2. Induction learning (Learning by example).

  • Induction learning is carried out on the basis of supervised learning.
  • In this learning process, a general rule is induced by the system from a set of observed instance.
  • However, class definitions can be constructed with the help of a classification method.
    For Example:
    Consider that 'ƒ' is the target function and example is a pair (x ƒ(x)), where 'x' is input and ƒ(x) is the output function applied to 'x'.
    Given problem: Find hypothesis h such as h ≈ ƒ

  • So, in the following fig-a,  points (x,y) are given in plane so that y = ƒ(x), and the task is to find a function h(x) that fits the point well.

  • inductive


  • In fig-b, a piecewise-linear 'h' function is given, while the fig-c shows more complicated 'h' function.

  • inductive

  • Both the functions agree with the example points, but differ with the values of 'y' assigned to other x inputs.

  • inductive

  • As shown in fig.(d), we have a function that apparently ignores one of the example points, but fits others with a simple function. The true/ is unknown, so there are many choices for h, but without further knowledge, we have no way to prefer  (b), (c), or (d).
3. Learning by taking advice

  • This type is the easiest and simple way of learning.
  • In this type of learning, a programmer writes a program to give some instructions to perform a task to the computer. Once it is learned (i.e. programmed), the system will be able to do new things.
  • Also, there can be several sources for taking advice such as humans(experts), internet etc.
  • However, this type of learning has a more necessity of inference than rote learning.
  • As the stored knowledge in knowledge base gets transformed into an operational form, the reliability of the knowledge source is always taken into consideration.

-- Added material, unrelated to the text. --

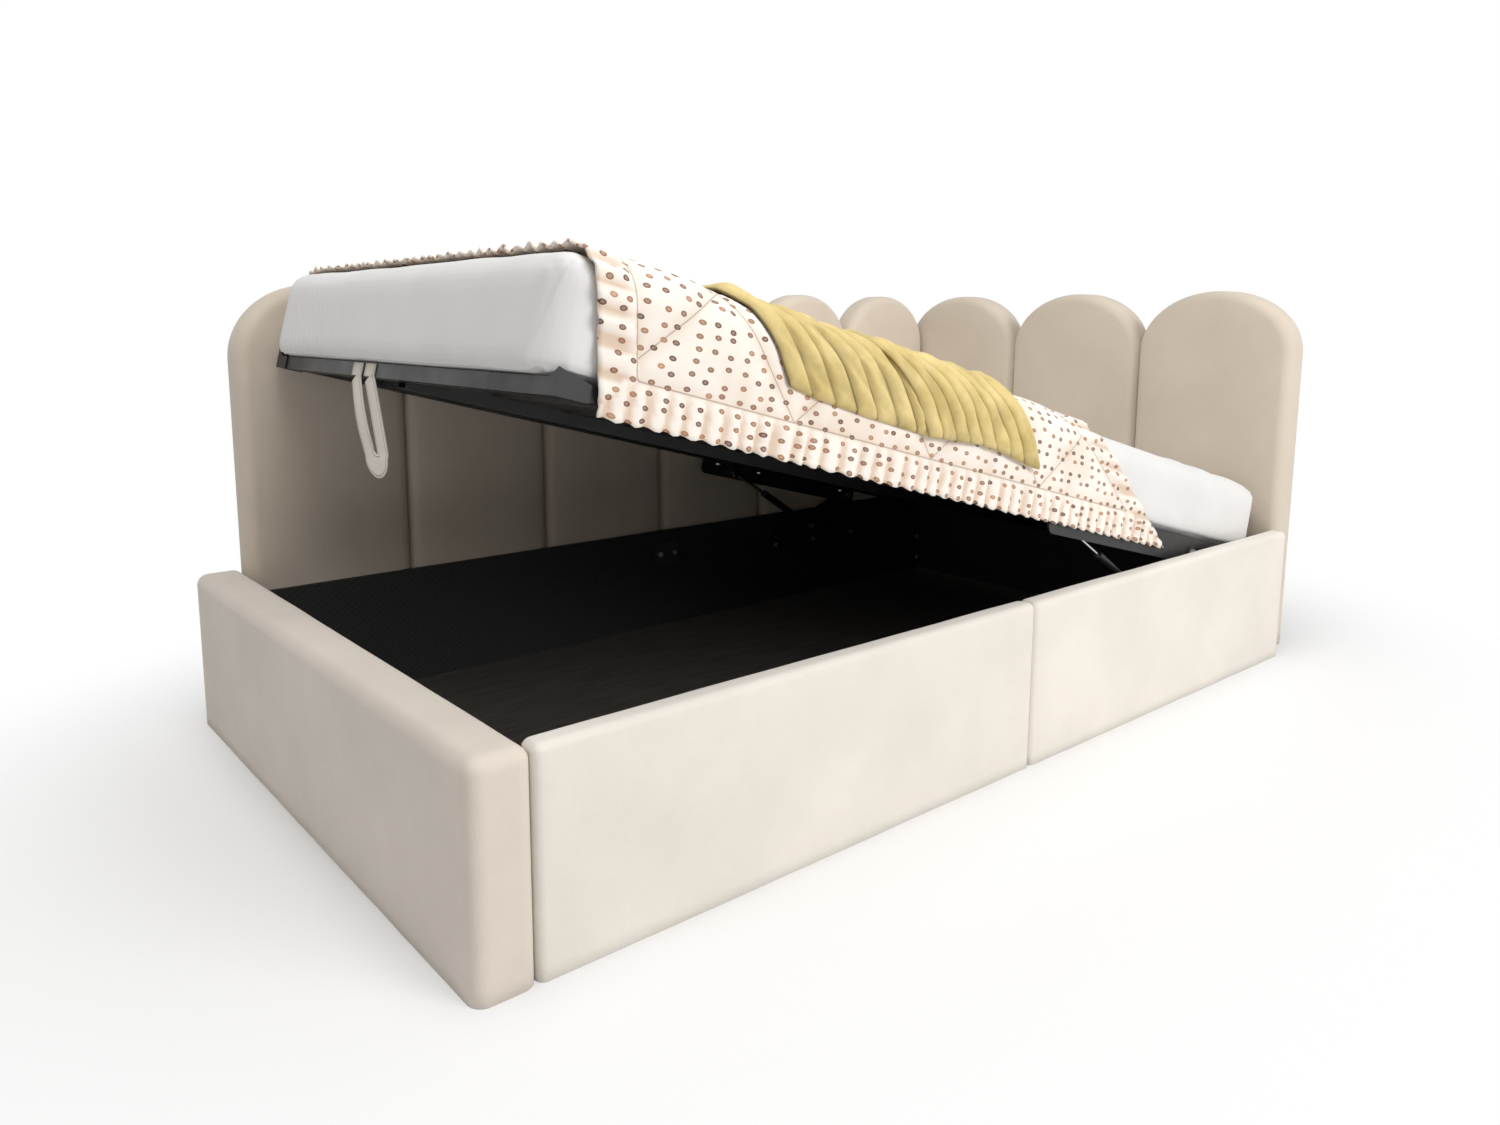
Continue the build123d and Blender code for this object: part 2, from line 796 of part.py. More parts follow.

Explanation based learning

  • Explanation-based learning (EBL) deals with an idea of single-example learning.
  • This type of learning usually requires a substantial number of training instances but there are two difficulties in this:
    I. it is difficult to have such a number of training instances
    ii. Sometimes, it may help us to learn certain things effectively, specially when we have enough knowledge.  
    Hence, it is clear that instance-based learning is more data-intensive, data-driven while EBL is more knowledge-intensive, knowledge-driven.
  • Initially, an EBL system accepts a training example.
  • On the basis of the given goal concept, an operationality criteria and domain theory, it "generalizes" the training example to describe the goal concept and to satisfy the operationality criteria (which are usually a set of rules that describe relationships between objects and actions in a domain).
  • Thus, several applications are possible for the knowledge acquisition and engineering aspects.

Learning in Problem Solving

  • Humans have a tendency to learn by solving various real world problems.
  • The forms or representation, or the exact entity, problem solving principle is based on reinforcement learning.
  • Therefore, repeating certain action results in desirable outcome while the action is avoided if it results into undesirable outcomes.
  • As the outcomes have to be evaluated, this type of learning also involves the definition of a utility function. This function shows how much is a particular outcome worth?
  • There are several research issues which include the identification of the learning rate, time and algorithm complexity, convergence, representation (frame and qualification problems), handling of uncertainty (ramification problem), adaptivity and "unlearning" etc.
  • In reinforcement learning, the system (and thus the developer) know the desirable outcomes but does not know which actions result into desirable outcomes.
  • In such a problem or domain, the effects of performing the actions are usually compounded with side-effects. Thus, it becomes impossible to specify the actions to be performed in accordance to the given parameters.
  • Q-Learning is the most widely used reinforcement learning algorithm.
  • The main part of an algorithm is a simple value iteration update. For each state 'S', from the state set S, and for each action, a, from the action set 'A', it is possible to calculate an update to its expected reduction reward value, with the following expression:

    Q(st, at) ←  Q(st, at) + αt (st, at) [rt + γmaxaQ (st+1, a) - Q(st, at)]
  • where rt is a real reward at time t, αt(s,a) are the learning rates such that 0 ≤ αt(s,a) ≤ 1, and γ is the discount factor such that 0 ≤ γ < 1.